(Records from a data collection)
● ● ● ●
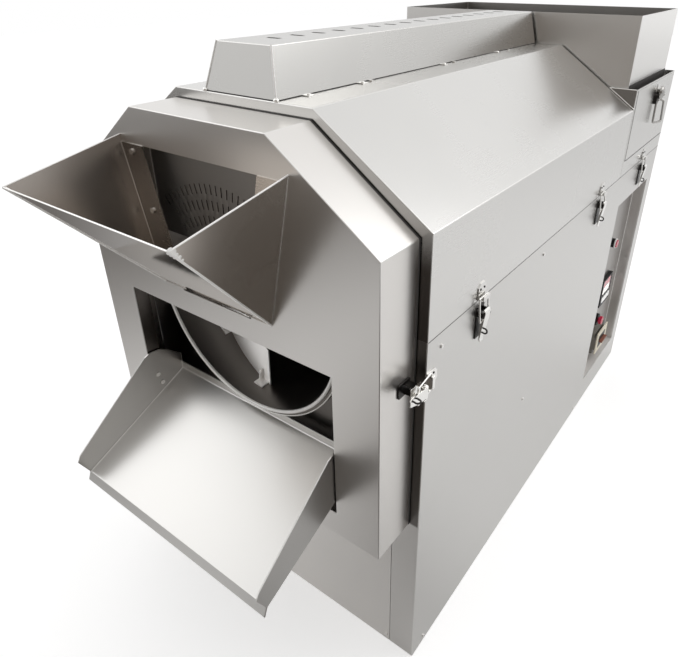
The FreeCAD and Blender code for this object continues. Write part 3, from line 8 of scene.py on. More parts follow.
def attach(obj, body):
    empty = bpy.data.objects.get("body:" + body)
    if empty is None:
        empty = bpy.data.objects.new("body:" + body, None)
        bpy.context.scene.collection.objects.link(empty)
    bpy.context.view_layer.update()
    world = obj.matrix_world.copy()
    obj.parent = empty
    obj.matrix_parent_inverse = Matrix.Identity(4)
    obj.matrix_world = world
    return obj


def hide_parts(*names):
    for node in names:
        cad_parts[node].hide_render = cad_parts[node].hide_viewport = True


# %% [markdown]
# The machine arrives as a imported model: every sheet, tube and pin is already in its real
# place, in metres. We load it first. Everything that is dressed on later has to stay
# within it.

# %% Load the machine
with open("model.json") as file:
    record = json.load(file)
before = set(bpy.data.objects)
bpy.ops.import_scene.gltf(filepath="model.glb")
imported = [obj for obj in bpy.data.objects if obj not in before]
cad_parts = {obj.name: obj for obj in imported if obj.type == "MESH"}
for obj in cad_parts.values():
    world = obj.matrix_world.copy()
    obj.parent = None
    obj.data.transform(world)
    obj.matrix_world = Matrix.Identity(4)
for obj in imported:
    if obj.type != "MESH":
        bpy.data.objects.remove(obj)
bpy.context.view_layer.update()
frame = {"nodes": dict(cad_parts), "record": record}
nodes = frame["nodes"]
body_of_node = {n: b for b, ns in frame["record"]["behaviour"]["bodies"].items() for n in ns}

# %% [markdown]
# The photograph was taken from the front right, well above the hood, with a wide lens close
# to the machine. Matching it needs four things: where the lens stood, how far it was turned,
# how far it was tipped, and its focal length. A small shift puts the machine off centre, as
# it is in the photograph. The colours are shown as they are, without a film look.

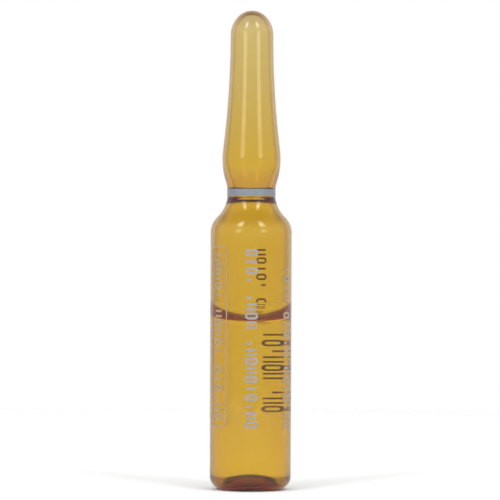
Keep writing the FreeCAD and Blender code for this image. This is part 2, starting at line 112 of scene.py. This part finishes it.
● ● ● ●
> [Directions]
Please give an exact restatement of only the lines from the beginning of the material above to the line with "# %% Load the machine", inclusive.

> [Worked answer]
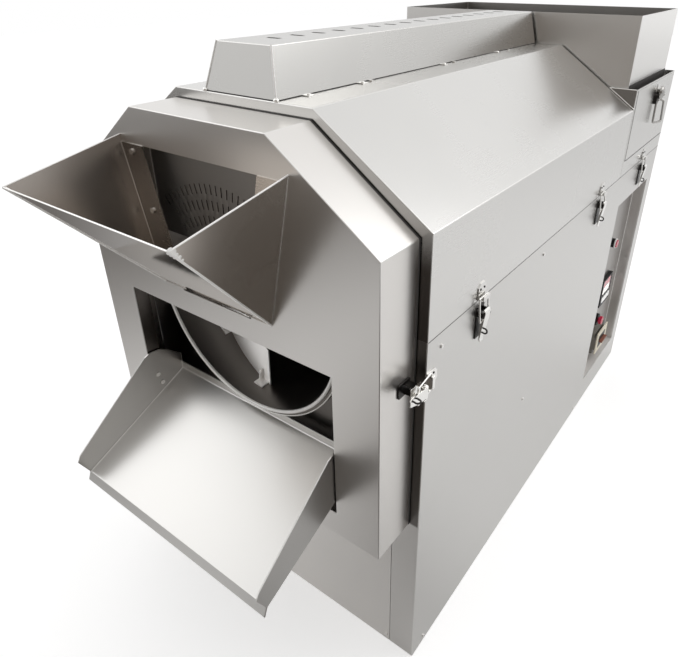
The FreeCAD and Blender code for this object continues. Write part 3, from line 8 of scene.py on. More parts follow.
def attach(obj, body):
    empty = bpy.data.objects.get("body:" + body)
    if empty is None:
        empty = bpy.data.objects.new("body:" + body, None)
        bpy.context.scene.collection.objects.link(empty)
    bpy.context.view_layer.update()
    world = obj.matrix_world.copy()
    obj.parent = empty
    obj.matrix_parent_inverse = Matrix.Identity(4)
    obj.matrix_world = world
    return obj


def hide_parts(*names):
    for node in names:
        cad_parts[node].hide_render = cad_parts[node].hide_viewport = True


# %% [markdown]
# The machine arrives as a imported model: every sheet, tube and pin is already in its real
# place, in metres. We load it first. Everything that is dressed on later has to stay
# within it.

# %% Load the machine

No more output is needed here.